Raw data -
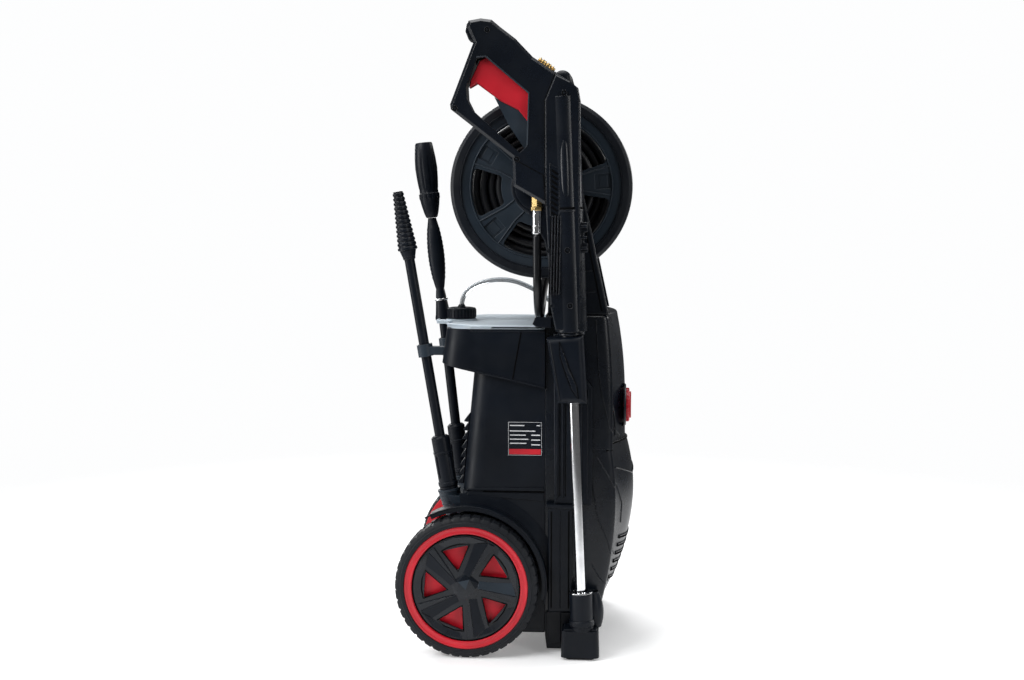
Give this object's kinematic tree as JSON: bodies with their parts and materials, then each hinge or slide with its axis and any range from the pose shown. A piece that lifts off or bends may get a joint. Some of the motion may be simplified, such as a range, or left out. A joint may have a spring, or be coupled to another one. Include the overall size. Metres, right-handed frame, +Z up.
{
  "type": "pressure washer",
  "caption": "Upright electric pressure washer on wheels with a hose reel on top, a spray gun with lance clipped to its side and spare lances on its back.",
  "frame": {"origin": "on the floor, under the middle of the machine's box", "axes": "+Z up; the front faces -Y, the wheels and spare lances are at +Y, the spray gun hangs on the -X side"},
  "size_m": [0.345, 0.3559, 0.905],
  "materials": {
    "steel": "brushed steel",
    "black_plastic": "fine-grained moulded black plastic",
    "brass": "machined brass",
    "grey_plastic": "dark slate-grey moulded plastic",
    "tank_plastic": "translucent pale bluish plastic",
    "clear_tube": "clear flexible tube",
    "cover_plastic": "smooth black plastic with a low gloss",
    "chrome": "polished chrome",
    "motor_alloy": "cast aluminium",
    "hose_rubber": "smooth black hose rubber",
    "red_plastic": "red moulded plastic",
    "foot_rubber": "matt rubber",
    "tyre_rubber": "matt treaded rubber"
  },
  "bodies": {
    "machine": {"lower_housing": "black_plastic", "main_housing": "black_plastic", "rear_louvres": "black_plastic", "base_tray": "black_plastic", "rubber_feet": "foot_rubber", "front_cover": "cover_plastic", "front_skirt": "cover_plastic", "side_columns": "black_plastic", "wheel_arches": "black_plastic", "tank_carrier": "black_plastic", "holster_cup": "black_plastic", "lance_socket": "black_plastic", "lance_clip": "grey_plastic", "lance_cups": "grey_plastic", "motor": "motor_alloy", "pump": "motor_alloy", "water_inlet": "brass", "cable_gland": "black_plastic", "wheel_axle": "steel", "axle_caps": "steel", "reel_arm_left": "black_plastic", "reel_arm_right": "black_plastic", "reel_bushings": "grey_plastic", "feed_nipple": "black_plastic", "detergent_tank": "tank_plastic", "feed_tube": "clear_tube", "pressure_hose": "hose_rubber"},
    "wheel_left": {"tyre_left": "tyre_rubber", "rim_left": "red_plastic", "hub_cover_left": "cover_plastic"},
    "wheel_right": {"tyre_right": "tyre_rubber", "rim_right": "red_plastic", "hub_cover_right": "cover_plastic"},
    "reel": {"reel_flange_left": "grey_plastic", "reel_flange_right": "grey_plastic", "reel_drum": "grey_plastic", "wound_hose": "hose_rubber", "reel_shaft": "chrome", "crank_arm": "black_plastic"},
    "winder_knob": {"crank_knob": "grey_plastic"},
    "handle": {"handle_legs": "black_plastic", "handle_grip": "black_plastic"},
    "switch": {"switch_knob": "red_plastic"},
    "cap": {"tank_cap": "black_plastic"},
    "gun": {"gun_shell_left": "cover_plastic", "gun_shell_right": "cover_plastic", "gun_valve": "brass", "inlet_nut": "brass", "hose_ferrule": "chrome", "lance_tube": "chrome", "lance_nozzle": "grey_plastic", "brass_coupler": "brass", "trigger_pin": "steel"},
    "trigger": {"trigger_pad": "red_plastic", "trigger_arm": "grey_plastic"},
    "turbo": {"turbo_lance": "black_plastic", "turbo_head": "black_plastic"},
    "vario": {"vario_lance": "black_plastic", "vario_grip": "black_plastic"},
    "vario_nozzle": {"vario_head": "black_plastic"}
  },
  "joints": [
    {"name": "wheel_left_turn", "type": "hinge", "parent": "machine", "child": "wheel_left", "pos_m": [-0.145, 0.063, 0.1035], "axis": [1, 0, 0], "continuous": true},
    {"name": "wheel_right_turn", "type": "hinge", "parent": "machine", "child": "wheel_right", "pos_m": [0.145, 0.063, 0.1035], "axis": [1, 0, 0], "continuous": true},
    {"name": "reel_turn", "type": "hinge", "parent": "machine", "child": "reel", "pos_m": [0, -0.0395, 0.676], "axis": [1, 0, 0], "continuous": true},
    {"name": "winder_knob_turn", "type": "hinge", "parent": "reel", "child": "winder_knob", "pos_m": [0.15, 0.0045, 0.75221], "axis": [1, 0, 0], "continuous": true},
    {"name": "handle_slide", "type": "slide", "parent": "machine", "child": "handle", "axis": [0, 0, 1], "range_m": [0, 0.2]},
    {"name": "switch_turn", "type": "hinge", "parent": "machine", "child": "switch", "pos_m": [0, -0.165, 0.348], "axis": [0, -1, 0], "range_deg": [0, 90]},
    {"name": "tank_cap_turn", "type": "hinge", "parent": "machine", "child": "cap", "pos_m": [-0.005, 0.085, 0.48], "axis": [0, 0, 1], "range_deg": [0, 180]},
    {"name": "gun_lift", "type": "slide", "parent": "machine", "child": "gun", "axis": [0, 0.0391, 0.9992], "range_m": [0, 0.07]},
    {"name": "trigger_pull", "type": "hinge", "parent": "gun", "child": "trigger", "pos_m": [-0.15, -0.027, 0.716], "axis": [1, 0, 0], "range_deg": [0, 9], "stiffness_Nm_per_rad": 2, "springref_deg": -11.46},
    {"name": "turbo_lift", "type": "slide", "parent": "machine", "child": "turbo", "axis": [0, 0.1657, 0.9862], "range_m": [0, 0.05]},
    {"name": "vario_lift", "type": "slide", "parent": "machine", "child": "vario", "axis": [0, 0.1107, 0.9939], "range_m": [0, 0.05]},
    {"name": "vario_nozzle_turn", "type": "hinge", "parent": "vario", "child": "vario_nozzle", "pos_m": [0.03, 0.09, 0.232], "axis": [0, 0.1107, 0.9939], "range_deg": [0, 90]}
  ]
}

Your task - Copy down the material exactly as written.

Solution to the exercise -
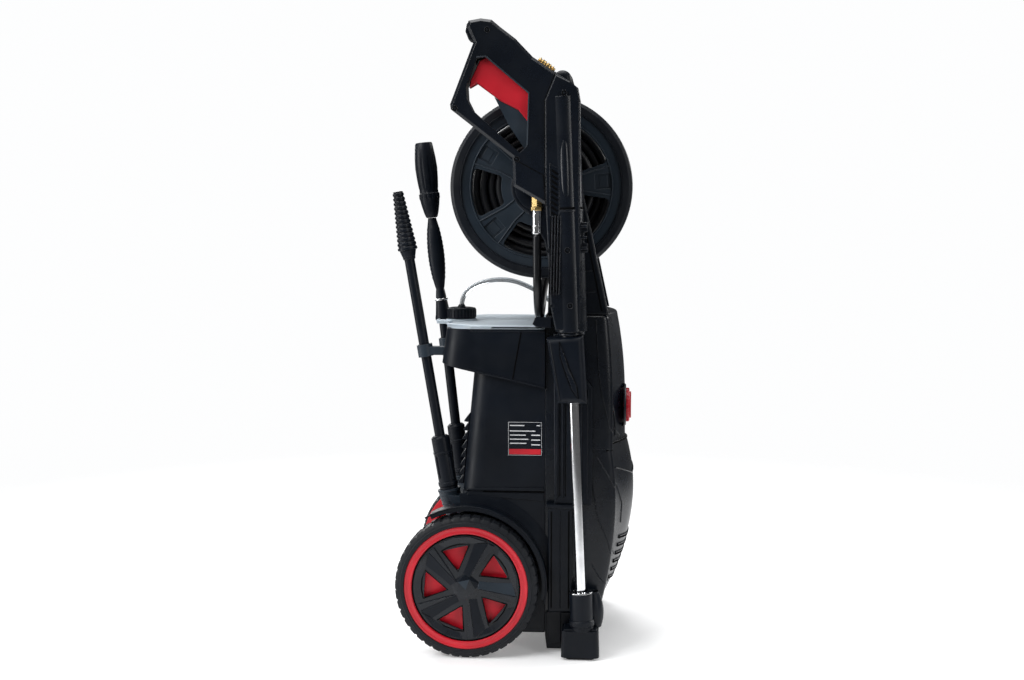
Give this object's kinematic tree as JSON: bodies with their parts and materials, then each hinge or slide with its axis and any range from the pose shown. A piece that lifts off or bends may get a joint. Some of the motion may be simplified, such as a range, or left out. A joint may have a spring, or be coupled to another one. Include the overall size. Metres, right-handed frame, +Z up.
{
  "type": "pressure washer",
  "caption": "Upright electric pressure washer on wheels with a hose reel on top, a spray gun with lance clipped to its side and spare lances on its back.",
  "frame": {"origin": "on the floor, under the middle of the machine's box", "axes": "+Z up; the front faces -Y, the wheels and spare lances are at +Y, the spray gun hangs on the -X side"},
  "size_m": [0.345, 0.3559, 0.905],
  "materials": {
    "steel": "brushed steel",
    "black_plastic": "fine-grained moulded black plastic",
    "brass": "machined brass",
    "grey_plastic": "dark slate-grey moulded plastic",
    "tank_plastic": "translucent pale bluish plastic",
    "clear_tube": "clear flexible tube",
    "cover_plastic": "smooth black plastic with a low gloss",
    "chrome": "polished chrome",
    "motor_alloy": "cast aluminium",
    "hose_rubber": "smooth black hose rubber",
    "red_plastic": "red moulded plastic",
    "foot_rubber": "matt rubber",
    "tyre_rubber": "matt treaded rubber"
  },
  "bodies": {
    "machine": {"lower_housing": "black_plastic", "main_housing": "black_plastic", "rear_louvres": "black_plastic", "base_tray": "black_plastic", "rubber_feet": "foot_rubber", "front_cover": "cover_plastic", "front_skirt": "cover_plastic", "side_columns": "black_plastic", "wheel_arches": "black_plastic", "tank_carrier": "black_plastic", "holster_cup": "black_plastic", "lance_socket": "black_plastic", "lance_clip": "grey_plastic", "lance_cups": "grey_plastic", "motor": "motor_alloy", "pump": "motor_alloy", "water_inlet": "brass", "cable_gland": "black_plastic", "wheel_axle": "steel", "axle_caps": "steel", "reel_arm_left": "black_plastic", "reel_arm_right": "black_plastic", "reel_bushings": "grey_plastic", "feed_nipple": "black_plastic", "detergent_tank": "tank_plastic", "feed_tube": "clear_tube", "pressure_hose": "hose_rubber"},
    "wheel_left": {"tyre_left": "tyre_rubber", "rim_left": "red_plastic", "hub_cover_left": "cover_plastic"},
    "wheel_right": {"tyre_right": "tyre_rubber", "rim_right": "red_plastic", "hub_cover_right": "cover_plastic"},
    "reel": {"reel_flange_left": "grey_plastic", "reel_flange_right": "grey_plastic", "reel_drum": "grey_plastic", "wound_hose": "hose_rubber", "reel_shaft": "chrome", "crank_arm": "black_plastic"},
    "winder_knob": {"crank_knob": "grey_plastic"},
    "handle": {"handle_legs": "black_plastic", "handle_grip": "black_plastic"},
    "switch": {"switch_knob": "red_plastic"},
    "cap": {"tank_cap": "black_plastic"},
    "gun": {"gun_shell_left": "cover_plastic", "gun_shell_right": "cover_plastic", "gun_valve": "brass", "inlet_nut": "brass", "hose_ferrule": "chrome", "lance_tube": "chrome", "lance_nozzle": "grey_plastic", "brass_coupler": "brass", "trigger_pin": "steel"},
    "trigger": {"trigger_pad": "red_plastic", "trigger_arm": "grey_plastic"},
    "turbo": {"turbo_lance": "black_plastic", "turbo_head": "black_plastic"},
    "vario": {"vario_lance": "black_plastic", "vario_grip": "black_plastic"},
    "vario_nozzle": {"vario_head": "black_plastic"}
  },
  "joints": [
    {"name": "wheel_left_turn", "type": "hinge", "parent": "machine", "child": "wheel_left", "pos_m": [-0.145, 0.063, 0.1035], "axis": [1, 0, 0], "continuous": true},
    {"name": "wheel_right_turn", "type": "hinge", "parent": "machine", "child": "wheel_right", "pos_m": [0.145, 0.063, 0.1035], "axis": [1, 0, 0], "continuous": true},
    {"name": "reel_turn", "type": "hinge", "parent": "machine", "child": "reel", "pos_m": [0, -0.0395, 0.676], "axis": [1, 0, 0], "continuous": true},
    {"name": "winder_knob_turn", "type": "hinge", "parent": "reel", "child": "winder_knob", "pos_m": [0.15, 0.0045, 0.75221], "axis": [1, 0, 0], "continuous": true},
    {"name": "handle_slide", "type": "slide", "parent": "machine", "child": "handle", "axis": [0, 0, 1], "range_m": [0, 0.2]},
    {"name": "switch_turn", "type": "hinge", "parent": "machine", "child": "switch", "pos_m": [0, -0.165, 0.348], "axis": [0, -1, 0], "range_deg": [0, 90]},
    {"name": "tank_cap_turn", "type": "hinge", "parent": "machine", "child": "cap", "pos_m": [-0.005, 0.085, 0.48], "axis": [0, 0, 1], "range_deg": [0, 180]},
    {"name": "gun_lift", "type": "slide", "parent": "machine", "child": "gun", "axis": [0, 0.0391, 0.9992], "range_m": [0, 0.07]},
    {"name": "trigger_pull", "type": "hinge", "parent": "gun", "child": "trigger", "pos_m": [-0.15, -0.027, 0.716], "axis": [1, 0, 0], "range_deg": [0, 9], "stiffness_Nm_per_rad": 2, "springref_deg": -11.46},
    {"name": "turbo_lift", "type": "slide", "parent": "machine", "child": "turbo", "axis": [0, 0.1657, 0.9862], "range_m": [0, 0.05]},
    {"name": "vario_lift", "type": "slide", "parent": "machine", "child": "vario", "axis": [0, 0.1107, 0.9939], "range_m": [0, 0.05]},
    {"name": "vario_nozzle_turn", "type": "hinge", "parent": "vario", "child": "vario_nozzle", "pos_m": [0.03, 0.09, 0.232], "axis": [0, 0.1107, 0.9939], "range_deg": [0, 90]}
  ]
}